Your friendly neighborhood blogger correctly predicted months ago that Dan Slott was on a stupid-trajectory to write”Spider-Rockets” into The Amazing Spider-Man. “Arachno-Rockets” are officially part of Spider-Man history with the ninth issue of ASM. Sadly, it also includes Peter Parker’s “Nuke the Fridge” moment, which anyone remotely familiar with Indiana Jones and The Kingdom of the Crystal Skull will understand.
Here is the set-up: Peter Parker and S.H.I.E.L.D. are desperately looking for an international terrorist organization known as Zodiac, more specifically its leader Scorpio. The group hijacked all of S.H.I.E.L.D.S. satellites to locate an artifact known as The Orrery. Peter thinks he can manually take back control of the satellites and use them to pick up the energy signature of the artifact, a plan that coincidentally eluded Zodiac’s soothsayers because he came up with the idea exactly “one second after midnight.” (Seriously.)
The issue begins with Spider-Man giving Nick Fury a spacesuit he happened to have on hand (it also makes digital logos “on the fly”), and the two literally take off from a launching dock connected to Parker Industries. After successfully locating The Orrey and fending off satellites doubling as battering rams (the “Arachno-Rocket” was destroyed in the process) Spider-Man tells Fury to “space walk” to the international space station while he turns himself into a human meteor and heads for Paris, France.

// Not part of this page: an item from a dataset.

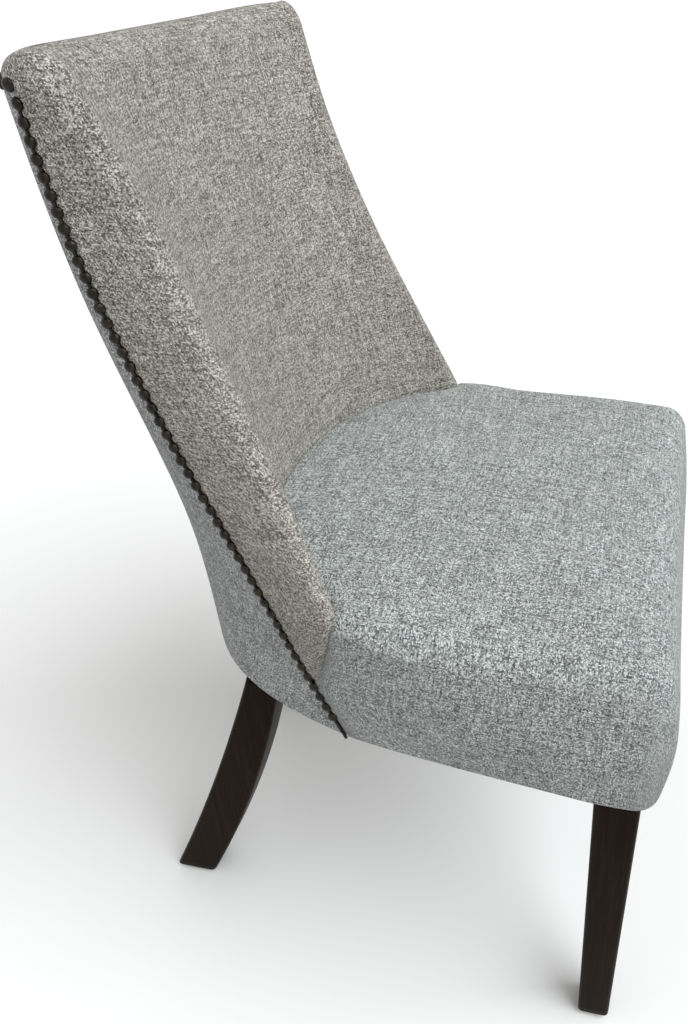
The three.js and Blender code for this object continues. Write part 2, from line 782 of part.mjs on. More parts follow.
// Seat foam and the fabric over it, which turns under the rails
const backKeepOut = backBody(-clearance, seatBottom - overrun);
const seatFoam = seatBody(padInset, seatBottom + padInset)
  .subtract(layer(-overrun, foamBottom))
  .subtract(backKeepOut);
const underOpening = planSolid(turnUnder, seatBottom - overrun, seatBottom + 2 * fabric);
const seatCover = seatBody(0, seatBottom)
  .subtract(seatBody(fabric, seatBottom + fabric))
  .subtract(underOpening)
  .subtract(backKeepOut);

// Dust cover tacked under the seat, notched round the legs
const dustInset = turnUnder / 3;
const dustCover = planSolid(dustInset, seatBottom - clearance - dustCoverThickness, seatBottom - clearance)
  .subtract(legBody(frontLegPath, 1, clearance))
  .subtract(legBody(rearLegPath, 1, clearance))
  .subtract(toSolid(mirrored(toGeometry(legBody(frontLegPath, 1, clearance)))))
  .subtract(toSolid(mirrored(toGeometry(legBody(rearLegPath, 1, clearance)))));

// Frame of the back: a post in each wing, curved rails between them
const postFrontShares = [[0, 0.691], [0.3, 0.706], [0.62, 0.752], [0.85, 0.828], [1.1, 0.888]];
const postBehind = 14;
const postFoot = railTop + clearance;
const frameTopSetback = 12;
const frameTop = backTop - frameInset - frameTopSetback;
function frameZone(extra) {
  const zone = insideOfOutside(frameInset - extra);
  return zone
    .subtract(insideOfOutside(backStrapInset - clearance + extra))
    .subtract(sitterSpace(frameInset - extra));
}
const postFrontLine = postFrontShares.map(([rise, depth]) => [
  depth * rearDepthHigh,
  lerp(postFoot, frameTop, rise),
]);
function aheadOfPosts(shift) {
  const line = postFrontLine.map(([depth, height]) => [depth + shift, height]);
  const foot = postFoot - overrun;
  return sidePrism([[line[0][0], foot], ...line, [-overrun, line.at(-1)[1]], [-overrun, foot]]);
}
const postRearLow = 404;
function postBand(shift) {
  const line = [];
  for (let i = 0; i <= outlineSteps; i += 1) {
    const z = lerp(postFoot, backTop, i / outlineSteps);
    line.push([Math.max(nailLine(z).y + postBehind, postRearLow) + shift, z]);
  }
  line.push([-overrun, backTop]);
  line.push([-overrun, postFoot - overrun], [line[0][0], postFoot - overrun]);
  return sidePrism(line);
}
const frameBody = frameZone(0).subtract(aheadOfPosts(0)).intersect(layer(postFoot, frameTop));
const postPair = frameBody.intersect(postBand(0));
const railBody = frameBody.subtract(postBand(clearance));
const backRailSpans = {
  lower_back_rail: [0.16, 0.27],
  middle_back_rail: [0.52, 0.62],
  crest_rail: [0.86, 1],
};

// Webbing straps of the back, on the front of its rails
const backStrapShares = [-0.38, 0, 0.38];
const backStrapZone = insideOfOutside(backStrapInset)
  .subtract(insideOfOutside(backStrapInset + strapThickness))
  .subtract(sitterSpace(0));
const backStraps = backStrapShares.map((share) => {
  const x = share * seatHalf;
  const low = lerp(postFoot, frameTop, backRailSpans.lower_back_rail[0]);
  return backStrapZone
    .intersect(planBox(x - strapWidth / 2, x + strapWidth / 2, faceDepthLow, 2 * seatWidth))
    .subtract(layer(-overrun, low))
    .subtract(layer(frameTop, 2 * backTop));
});

// Back foam, the panel behind the frame and the two fabric covers
const behindPanel = insideOfOutside(frameInset);
function outsideZone(shift) {
  return behindNailLine(shift).subtract(behindPanel);
}
const backFoam = backBody(padInset, seatBottom + padInset)
  .subtract(insideOfOutside(frameInset - clearance)
    .subtract(insideOfOutside(foamInset))
    .subtract(sitterSpace(frameInset - clearance))
    .subtract(aheadOfPosts(-clearance))
    .intersect(layer(-overrun, frameTop + clearance)))
  .subtract(outsideZone(-clearance))
  .subtract(layer(-overrun, foamBottom + clearance));
const backPanel = backBody(boardInset, seatBottom + boardInset)
  .subtract(insideOfOutside(boardInset + boardThickness))
  .intersect(outsideZone(clearance))
  .subtract(layer(-overrun, railTop + clearance))
  .subtract(layer(nailTop - overrun / 4, 2 * backTop));
const backSkin = backBody(0, seatBottom).subtract(backBody(fabric, seatBottom + fabric));
const railPocket = insideOfOutside(fabric).intersect(layer(seatBottom + fabric, foamBottom + clearance));
const rearHem = behindNailLine(0)
  .subtract(insideOfOutside(turnUnder))
  .intersect(layer(-overrun, seatBottom + fabric));
const outsideCover = backSkin.intersect(outsideZone(0).add(rearHem)).subtract(railPocket);
const insideCover = backSkin
  .subtract(outsideZone(-clearance))
  .subtract(layer(-overrun, wingTip))
  .subtract(railPocket);

// Beaded trim: a half-round strip that swells into a bead at each pitch
const beadArcShares = [[-1, 0], [-0.72, 0.78], [0, 1], [0.72, 0.78], [1, 0]];
const beadFlankShare = 0.86;
function beadedStrip(path, normalAt, plainLength = 0) {
  const length = path.getLength();
  const rings = [];
  const ringAt = (distance, radius, height) => {
    const u = clamp(distance / length, 0, 1);
    const at = path.getPointAt(u);
    const along = path.getTangentAt(u);
    const up = normalAt(at, along);
    const across = new THREE.Vector3().crossVectors(along, up);
    rings.push(beadArcShares.map(([w, h]) => at.clone()
      .addScaledVector(across, w * radius)
      .addScaledVector(up, trimLift + h * height)));
  };
  const count = Math.round((length - plainLength) / beadPitch);
  const pitch = (length - plainLength) / count;
  const flank = pitch / 5;
  ringAt(0, neckRadius, neckHeight);
  for (let i = 0; i < count; i += 1) {
    const start = plainLength + i * pitch;
    if (start > 0) {
      ringAt(start, neckRadius, neckHeight);
    }
    ringAt(start + pitch / 2 - flank, beadFlankShare * beadRadius, beadFlankShare * beadHeight);
    ringAt(start + pitch / 2 + flank, beadFlankShare * beadRadius, beadFlankShare * beadHeight);
  }
  ringAt(length, neckRadius, neckHeight);
  return loft(rings);
}

// Path along the flats of a surface
function straightPath(points) {
  const path = new THREE.CurvePath();
  for (let i = 1; i < points.length; i += 1) {
    path.add(new THREE.LineCurve3(points[i - 1], points[i]));
  }
  return path;
}

// Side run of the trim, plain at its foot
const trimPlainLength = 21;
const trimPath = straightPath([...backHeights, nailTop].map((z) => {
  const line = nailLine(z);
  return new THREE.Vector3(line.x, line.y, z);
}));
const sideTrim = beadedStrip(trimPath, (at, along) => {
  const plan = wingSide(at.z).getTangent(1).add(outsideBack(at.z).getTangent(0)).normalize();
  return new THREE.Vector3(plan.x, plan.y, 0).cross(along).normalize();
}, trimPlainLength);

// Top run of the trim, round the rear of the crest between the two side runs
const topHalf = outsideBack(nailTop).getPoints(rearSteps).map((p) => new THREE.Vector3(p.x, p.y, nailTop));
topHalf[0].lerp(topHalf[1], (beadRadius + clearance) / topHalf[0].distanceTo(topHalf[1]));
const topTrimPath = straightPath([
  ...topHalf,
  ...topHalf.slice(0, -1).reverse().map((p) => new THREE.Vector3(-p.x, p.y, p.z)),
]);
const upright = new THREE.Vector3(0, 0, 1);
const topTrim = beadedStrip(topTrimPath, (at, along) => along.clone().cross(upright).normalize());

// Surface finishes: colour, roughness, metalness
const finishes = {
  coolFabric: [0x9b9da1, 0.95, 0],
  warmFabric: [0xa19d98, 0.95, 0],
  trimMetal: [0x1d1916, 0.4, 0.8],
  darkWood: [0x1e1512, 0.45, 0],
  frameWood: [0xb89a6e, 0.7, 0],
  foam: [0xe9dfc2, 0.95, 0],
  panelBoard: [0x9c7b54, 0.85, 0],
  webbing: [0x8f7a58, 0.9, 0],
  blackCloth: [0x1c1c1e, 0.95, 0],
  zincSteel: [0xa4a6a8, 0.35, 1],
  glidePlastic: [0x232221, 0.55, 0],
};

const chair = new THREE.Group();
chair.name = 'parsons_chair';

function addPart(name, shape, finish) {
  const geometry = shape.isBufferGeometry ? shape : toGeometry(shape);
  const [color, roughness, metalness] = finishes[finish];
  const mesh = new THREE.Mesh(geometry, new THREE.MeshStandardMaterial({ color, roughness, metalness }));
  mesh.name = name;
  chair.add(mesh);
}

// The sitter's left is +X, and the right-hand piece mirrors it
function addPair(name, shape, finish) {
  const geometry = shape.isBufferGeometry ? shape : toGeometry(shape);
  addPart(`${name}_left`, geometry, finish);
  addPart(`${name}_right`, mirrored(geometry), finish);
}

// Legs with their glides and hanger studs
const legSets = [
  { at: 'front', path: frontLegPath, steps: 1, stud: frontStud, diagonal: radians(135) },
  { at: 'rear', path: rearLegPath, steps: 6, stud: rearStud, diagonal: radians(212) },
];
for (const { at, path, steps, stud, diagonal } of legSets) {
  const foot = path(1).middle;
  const leg = legBody(path, steps).subtract(studBody(stud, clearance)).subtract(glideBore(foot));
  addPair(`${at}_leg`, leg, 'darkWood');
  addPair(`${at}_glide`, glide(foot), 'glidePlastic');
  addPair(`${at}_hanger_stud`, studBody(stud, 0), 'zincSteel');
  addPair(`${at}_stud_nut`, nutBody(stud), 'zincSteel');
  addPair(`${at}_corner_block`, cornerBlock(stud, diagonal, stud), 'frameWood');
}

// Seat frame, webbing, foam, cover and dust cover
addPart('front_rail', frontRail, 'frameWood');
addPair('side_rail', sideRail, 'frameWood');
addPart('rear_rail', rearRail, 'frameWood');
crossStraps.forEach((strap, i) => addPart(`seat_cross_strap_${i + 1}`, strap, 'webbing'));
lengthStraps.forEach((strap, i) => addPart(`seat_length_strap_${i + 1}`, strap, 'webbing'));
addPart('seat_foam', seatFoam, 'foam');
addPart('seat_cover', seatCover, 'coolFabric');
addPart('dust_cover', dustCover, 'blackCloth');

// Back frame, webbing, foam, panel and covers
addPair('back_post', postPair.intersect(halfSpace(1)), 'frameWood');
for (const [name, [low, high]] of Object.entries(backRailSpans)) {
  const span = layer(lerp(postFoot, frameTop, low), lerp(postFoot, frameTop, high));
  addPart(name, railBody.intersect(span), 'frameWood');
}
backStraps.forEach((strap, i) => addPart(`back_strap_${i + 1}`, strap, 'webbing'));
addPart('back_foam', backFoam, 'foam');
addPart('back_panel', backPanel, 'panelBoard');
addPart('inside_back_cover', insideCover, 'warmFabric');
addPart('outside_back_cover', outsideCover, 'coolFabric');

// Beaded trim
addPair('nail_trim', sideTrim, 'trimMetal');
addPart('nail_trim_top', topTrim, 'trimMetal');

// Centre the chair over the origin
const extent = new THREE.Box3().setFromObject(chair);
chair.position.y = -(extent.min.y + extent.max.y) / 2;

export default chair;
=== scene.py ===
import math

import bmesh
import bpy
from mathutils import Matrix, Vector


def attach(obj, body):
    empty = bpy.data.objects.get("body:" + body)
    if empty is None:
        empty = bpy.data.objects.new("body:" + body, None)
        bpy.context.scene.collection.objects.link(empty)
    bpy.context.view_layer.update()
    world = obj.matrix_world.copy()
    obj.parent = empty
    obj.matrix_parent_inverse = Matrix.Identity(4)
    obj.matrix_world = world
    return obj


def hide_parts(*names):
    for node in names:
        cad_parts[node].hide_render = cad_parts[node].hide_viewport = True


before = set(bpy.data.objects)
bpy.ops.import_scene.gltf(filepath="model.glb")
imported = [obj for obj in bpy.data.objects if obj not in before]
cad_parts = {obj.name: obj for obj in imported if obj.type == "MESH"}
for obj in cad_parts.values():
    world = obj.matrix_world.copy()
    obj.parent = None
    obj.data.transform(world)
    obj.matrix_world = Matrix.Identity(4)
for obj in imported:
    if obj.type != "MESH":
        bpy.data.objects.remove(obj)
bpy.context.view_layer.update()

# Legs
# Four lacquered hardwood legs, nearly black. The front pair are square and taper to the
# floor, the rear pair are sawn to a sweep; sanding has eased their edges.
chair_centre = 0.283787
seat_bottom = 0.355
leg_top = 0.3547
leg_foot = 0.0043
leg_foot_easing = ((0.0, 0.003), (0.0008, 0.0016), (0.002, 0.0005))
leg_foot_ease = 0.003
leg_edge_round = 0.005
leg_steps = 40
leg_corner_steps = 6
front_leg_halves = (0.2195, 0.226)
front_leg_depth = 0.040
front_leg_widths = (0.043, 0.033)
rear_leg_half = 0.148
rear_leg_depths = (0.411, 0.545)
rear_leg_bow = 0.009
rear_leg_breadths = (0.036, 0.050)
rear_leg_swell = 0.006
rear_leg_thickness = 0.040
leg_corners = [(pair, side) for pair in ("front", "rear") for side in ("left", "right")]


def lerp(a, b, t):
    return a + (b - a) * t


def clamp(value, low, high):
    return max(low, min(value, high))


def place(point, height):
    """Point of a plan, whose depth counts from the seat's front edge, at a height in the frame"""
    return Vector((point[0], point[1] - chair_centre, height))


def unrolled(rings):
    """Where each point lies on the flat material: round its ring, both ways from the first, and up"""
    count = len(rings[0])
    around = []
    for ring in rings:
        run = [0.0]
        for i in range(count):
            run.append(run[-1] + (ring[(i + 1) % count] - ring[i]).length)
        around.append(run)
    up = [0.0]
    for low, high in zip(rings, rings[1:]):
        up.append(up[-1] + sum((b - a).length for a, b in zip(low, high)) / count)

    def lay(row, column, after):
        run = around[row]
        return (run[column] - (run[-1] if after else 0.0), up[row])

    return lay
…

It is hard not to read ASM #9 and wonder if Marvel has instructed Dan Slott to destroy all of Peter Parker’s credibility at any cost. Besides the jaw-dropping recklessness of turning himself into a meteor over Paris — without knowing if his plan would even work, where he would land, or how populated the area might be — one then needs to deal with the absurdity of “Spider-Suit Emergency Beacons, Spider-Back Spinnerets, and Emergency Web-Foam.

One must assume that it is only by the grace of God that Spider-Man only destroyed multiple vehicles (hopefully no-one was inside), instead of the nearby crowd of stunned citizens.
Spider-Man eventually pulls himself out of the wreckage like Indiana Jones from a refrigerator after a nuclear test, and the terrorist Scorpio appears. The villain says there is no way the Spider-Man will “make it to tomorrow,” but readers know that in many ways their hero is already dead.

It is an absolute shame that the quality of Brian Michael Bendis’ “Spider-Man” towers over The Amazing Spider-Man. There is certainly room in the Marvel universe for fans of both Miles Morales and Peter Parker, but there is no excuse for allowing Dan Slott to “Nuke the Fridge” in the pages of ASM. At this point Nick Lowe is only nominally ASM’s editor because it appears there is little, if any, push-back against Dan Slott’s worst ideas.
The ninth issue of The Amazing Spider-Man should have been renamed The Atrocious Spider-Man. Do not buy it unless you plan on using it for toilet paper.